En 2023, uno de los premios más prestigiosos del arte contemporáneo -el Premio Turner, otorgado por la Tate Gallery del Reino Unido- hizo historia al ser concedido no a un artista individual, ni a una obra espectacular, sino a un colectivo de arte comunitario llamado “Array Collective”. Este suceso marcó un antes y un después en la concepción de qué puede ser arte hoy: no un objeto para contemplar, sino una experiencia compartida, profundamente enraizada en lo social.
El colectivo, conformado por once artistas de Belfast, Irlanda del Norte, trabaja en la intersección entre el arte, el activismo y la vida cotidiana. Sus obras no se exhiben en las galerías con un cartel de precio, sino que surgen de procesos colaborativos con comunidades locales. Su propuesta más destacada fue “The Druithaib’s Ball”, una instalación inmersiva que recreaba una taberna imaginaria, donde se abordaban temas como la identidad, la historia colonial, los derechos LGBTQ+, la crisis política del Brexit y las tensiones en Irlanda del Norte.
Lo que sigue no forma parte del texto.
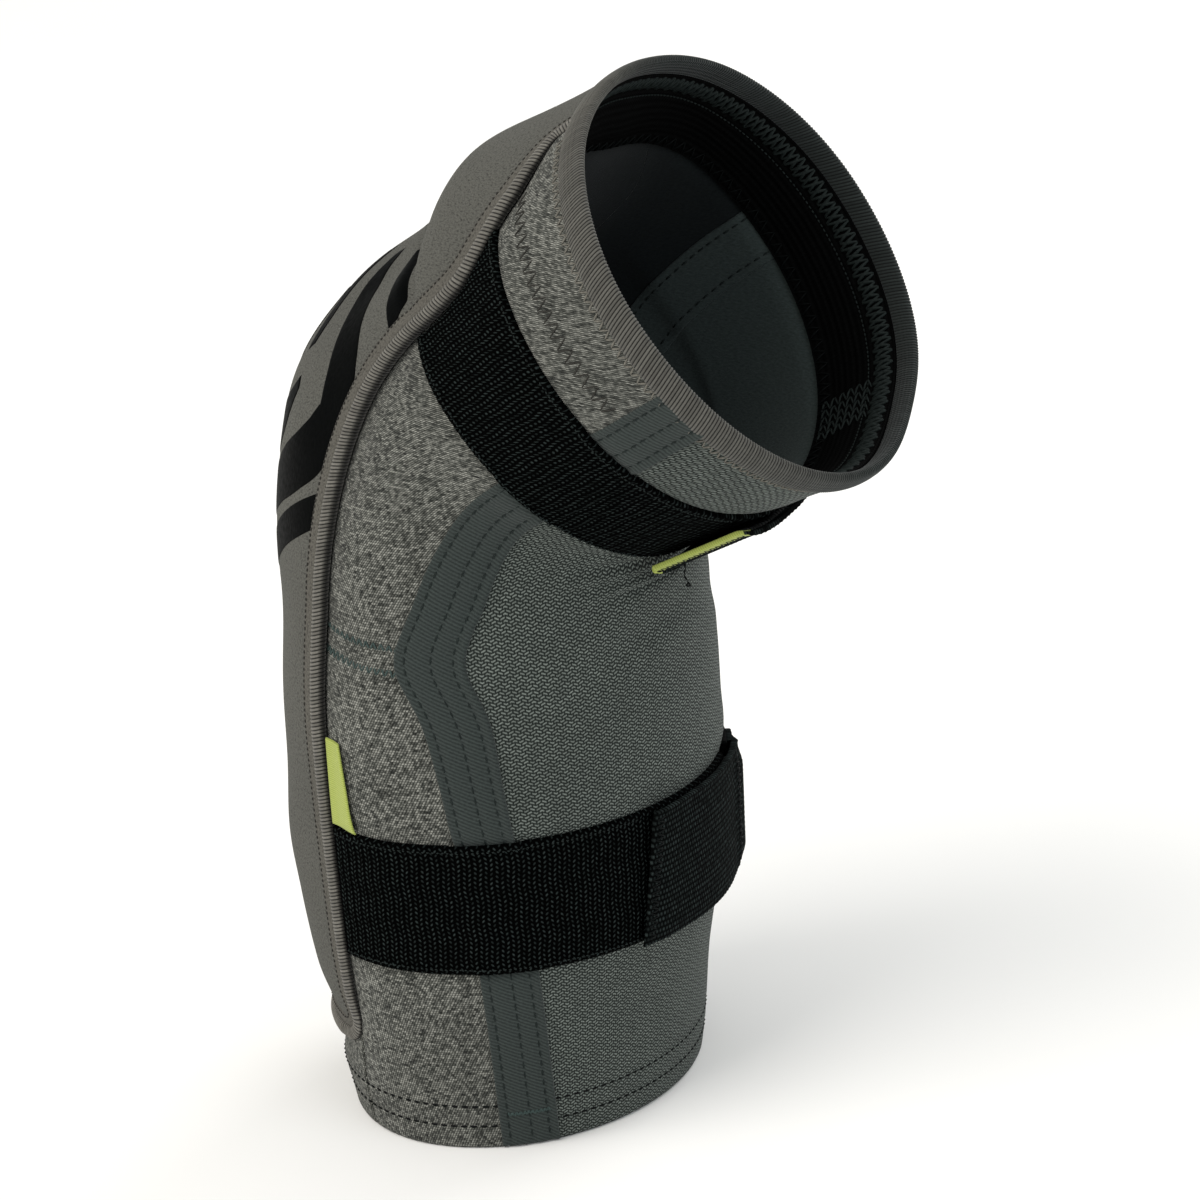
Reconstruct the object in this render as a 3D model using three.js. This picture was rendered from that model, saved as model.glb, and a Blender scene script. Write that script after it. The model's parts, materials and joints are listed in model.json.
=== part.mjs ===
// Elbow guard for mountain biking: a pre-curved knitted sleeve with a padded elbow,
// taped seams, an open crook panel and two hook-and-loop straps.
// It stands on its forearm hem, +Z up, bent towards +X. Millimetres and degrees.
//
// Every piece is a patch on the sleeve, placed by three numbers:
//   run    the distance along the centreline from the forearm hem,
//   angle  round the sleeve: 0 at the point of the elbow, 90 on the label side (-Y), 180 in the crook,
//   radius the distance from the centreline.
import * as THREE from "three";

// ---- Driving dimensions ----

// Centreline: straight forearm, one arc, straight upper arm.
const FOREARM_LENGTH = 123;
const UPPER_ARM_LENGTH = 50.6;
const BEND_RADIUS = 54.4;
const BEND_ANGLE = 56.8;

// Outside girth of the guard, pad included: how far it reaches from the centreline
// over the elbow side, in the crook and to either side.
const HEM = { elbow: 36.5, crook: 37.8, side: 46.6 };
const FOREARM = { elbow: 46.9, crook: 46.9, side: 52.1 };
const BELOW_ELBOW = { elbow: 47.2, crook: 47.2, side: 54.2 };
const ELBOW = { elbow: 48.5, crook: 43.7, side: 46.9 };
const UPPER_STRAP = { elbow: 48.2, crook: 48.2, side: 53.5 };
const CUFF = { elbow: 46.2, crook: 54.5, side: 55.6 };
const FOREARM_RUN = 50;
const BELOW_ELBOW_DROP = 28;
const UPPER_STRAP_DROP = 32;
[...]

Más que una escenografía, era un espacio vivo: en esa “taberna” se leía poesía, se cantaba, se tejían vínculos. El público no era espectador pasivo, sino parte de la obra. Esta lógica de participación rompía con el paradigma tradicional del arte como producto terminado y firmaba una declaración contundente: el arte es una herramienta para habitar el mundo de otro modo.
Que el jurado del Turner haya premiado una experiencia así fue un gesto audaz. En tiempos donde el mercado del arte sigue moviendo cifras millonarias y muchas veces gira en torno al ego y la autoría, este reconocimiento celebró el arte como práctica política y comunitaria. Validó procesos por sobre resultados, vínculos por sobre objetos, sentido por sobre valor monetario.
El hecho generó un eco potente en el circuito artístico global. ¿Podía un premio tan institucional abrazar algo tan disidente? ¿Era una apertura real o una estrategia simbólica? Más allá de las interpretaciones, lo cierto es que Array Collective no solo ganó un premio: abrió un camino.
Hoy su trabajo continúa, sin vitrinas ni subastas, en las calles, en las conversaciones, en los cuerpos que luchan por vivir con dignidad. Y nos deja una pregunta clave: ¿qué sentido tiene el arte si no transforma el mundo que habitamos?